Applicant has alleged facts that, if true, might entitle him to relief. Strickland v. Washington, 466 U.S. 608 (1984); Ex parte Lemke, 13 S.W.3d 791,795-96 (Tex. Crim. App. 2000). In these circumstances, additional facts are needed. As we held in Ex parte Rodriguez, 334 S.W.2d 294, 294 (Tex. Crim. App. 1960), the trial court is the appropriate forum for findings of fact. The trial court shall provide Applicant's trial counsel with the opportunity to respond to Applicant's claims of ineffective assistance of counsel. Specifically, counsel should state whether he considered objecting to or challenging the venire as not being a fair cross-section of the community. He should also state whether he noted any defects in the jury charge or the verdict form. Counsel should state whether he considered exercising a strike or peremptory challenge on venire member Elizabeth Battista based on her concern about her employment situation. Counsel should state whether he considered calling Applicant's girlfriend, Maricia Blair to offer an alibi defense, and if he did not do so, why not. Counsel should state whether he believed that the prosecutor improperly shifted the burden of proof to the defense during closing arguments, and whether the prosecutor argued for sentencing based on extraneous offenses rather than the offense for which Applicant was on trial. If so, counsel should state whether objections were made, and if not, why not. The trial court may use any means set out in Tex. Code Crim. Proc. art. 11.07, 3(d). In the appropriate case, the trial court may rely on its personal recollection. Id.

If the trial court elects to hold a hearing, it shall determine whether Applicant is indigent. If Applicant is indigent and wishes to be represented by counsel, the trial court shall appoint an attorney to represent Applicant at the hearing. Tex. Code Crim. Proc. art. 26.04.

The trial court shall first supplement the habeas record with copies of the trial transcript and the jury charge and verdict forms. The trial court shall then make findings of fact as to whether the performance of Applicant's trial attorney was deficient and, if so, whether counsel's deficient performance prejudiced Applicant.
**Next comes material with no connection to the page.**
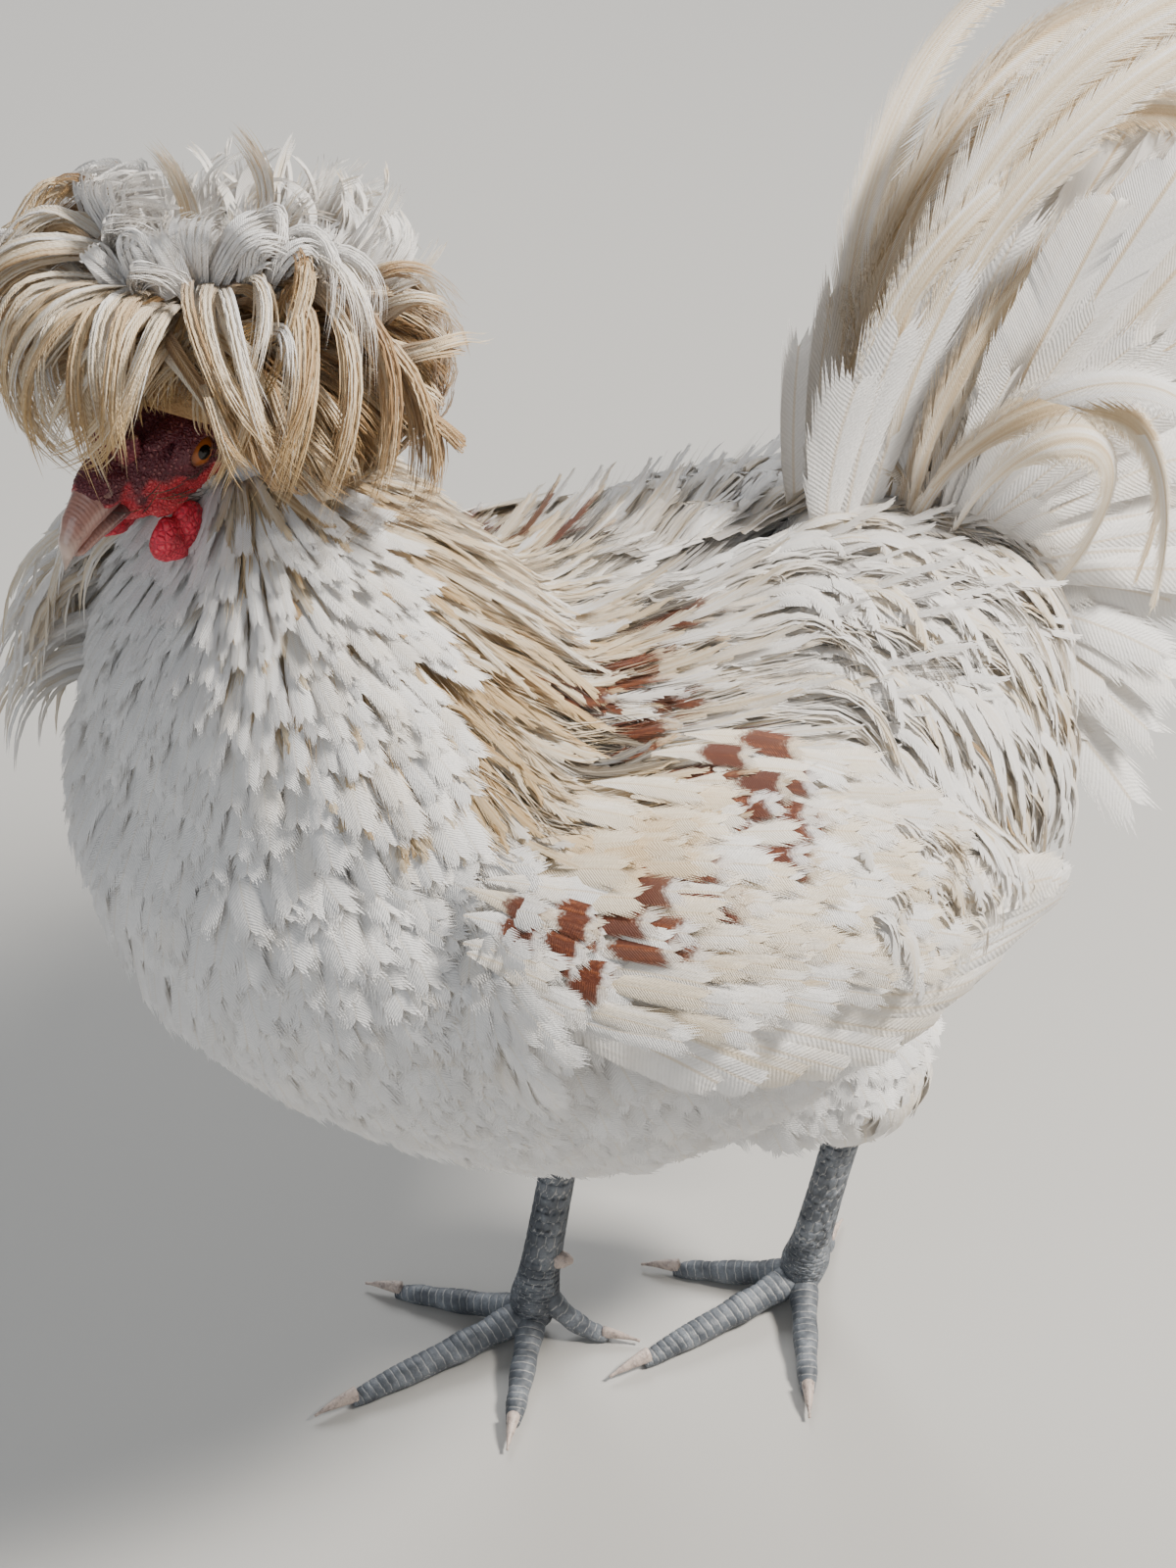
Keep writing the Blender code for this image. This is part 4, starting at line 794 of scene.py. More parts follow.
chance = random.Random(21).uniform
breast, belly = Coat("feathers_breast", BODY_PATTERNS), Coat("feathers_belly", BODY_PATTERNS)
for first_x, last_x, step_x, first_turn, last_turn, spacing, length, width, lift, flow in BODY_ROWS:
    x = first_x
    while x < last_x:
        _, _, half_width, _, reach_down = between(TRUNK, x)
        arc = radians(last_turn - first_turn) * (half_width + reach_down) / 2
        number = max(2, int(arc / spacing))
        for side, around in scattered(chance, first_turn, last_turn, number):
            place = x + chance(-0.5, 0.5) * step_x
            start = trunk_spot(place, around, side)
            reach = length * chance(0.85, 1.15) * (1 - 0.35 * smooth_step(x, 0.05, 0.1))
            swept = flow.lerp(xyz(1.0, 0, -0.45), smooth_step(x, 0.03, 0.09))
            loose = 1 + 1.1 * smooth_step(60 - around, 0, 40) * smooth_step(x, -0.1, -0.04)
            raised = lift * loose * chance(0.75, 1.25)
            lie = laid(TRUNK_TREE, start, swept, reach, 4, 0.011, raised, chance, 0.08)
            marks = (chance(0.0, 0.12), chance(0.3, 1.0))
            coat = breast if first_x < -0.02 else belly
            coat.plant(*lie, width * chance(0.85, 1.15), marks, trunk_patch(place, around, side))
        x += step_x
settle(breast.piece(body_plume), "white_plumage")
settle(belly.piece(body_plume), "white_plumage")


# Thigh fluff: short loose feathers that hang round the top of each leg and close the gap below the belly.
FLUFF_ROWS = 8
FLUFF_SPACING = 0.0058
FLUFF_LENGTH = 0.027
FLUFF_WIDTH = 0.012

chance = random.Random(22).uniform
fluff = Coat("feathers_thighs", BODY_PATTERNS)
for leg, (side, foot, hock, knee) in LEGS.items():
    for row in range(FLUFF_ROWS):
        share = 0.26 + 0.68 * row / (FLUFF_ROWS - 1)
        _, width, depth = between(THIGH, share)
        number = int(pi * (width + depth) / FLUFF_SPACING)
        for index in range(number):
            turn = 2 * pi * (index + chance(0, 1)) / number
            out = xyz(cos(turn), sin(turn), 0)
            root = hock.lerp(knee, share) + xyz(out.x * depth, out.y * width, 0) * 0.66
            reach = FLUFF_LENGTH * chance(0.8, 1.2)
            fall = ((hock - knee).normalized() * 0.5 - UP).normalized()
            spine, facings = [], []
            for step in range(5):
                part = step / 4
                puff = 0.004 + 0.007 * sin(pi * min(1.0, part * 0.9)) - 0.003 * part
                spine.append(root + fall * reach * part + out * puff * (1.0 if share > 0.3 else 0.7))
                facings.append(out)
            lie = spine, facings
            marks = (chance(0.05, 0.3), chance(0.5, 1.0))
            patch = (0.02 + 0.96 * share, 0.25 + 0.5 * (side > 0) + 0.22 * (turn / pi - 1))
            fluff.plant(*lie, FLUFF_WIDTH * chance(0.85, 1.15), marks, patch)
settle(fluff.piece(body_plume), "white_plumage")


# Neck hackles: long narrow pointed feathers that fall from the head over the shoulders, straw and buff
# at the sides, white at the throat and cream down the nape.
def neck_spot(share, around, side):
    """A point of the cape's outline: share of the way up, around from 0 at the throat to 180 at the nape."""
    place = share * (len(NECK) - 1)
    index = min(int(place), len(NECK) - 2)
    (low, low_width, low_depth), (high, high_width, high_depth) = NECK[index], NECK[index + 1]
    part = place - index
    width = low_width + (high_width - low_width) * part
    depth = low_depth + (high_depth - low_depth) * part
    along = (high - low).normalized()
    ahead = along.cross(ACROSS)
    turn = radians(around)
    out = xyz(0, side * width * sin(turn), 0)
    return low.lerp(high, part) + ahead * depth * cos(turn) + out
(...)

The trial court shall also make any other findings of fact and conclusions of law that it deems relevant and appropriate to the disposition of Applicant's claim for habeas corpus relief.

This application will be held in abeyance until the trial court has resolved the fact issues. The issues shall be resolved within 90 days of this order. If any continuances are granted, a copy of the order granting the continuance shall be sent to this Court. A supplemental transcript containing all affidavits and interrogatories or the transcription of the court reporter's notes from any hearing or deposition, along with the trial court's supplemental findings of fact and conclusions of law, shall be returned to this Court within 120 days of the date of this order. Any extensions of time shall be obtained from this Court.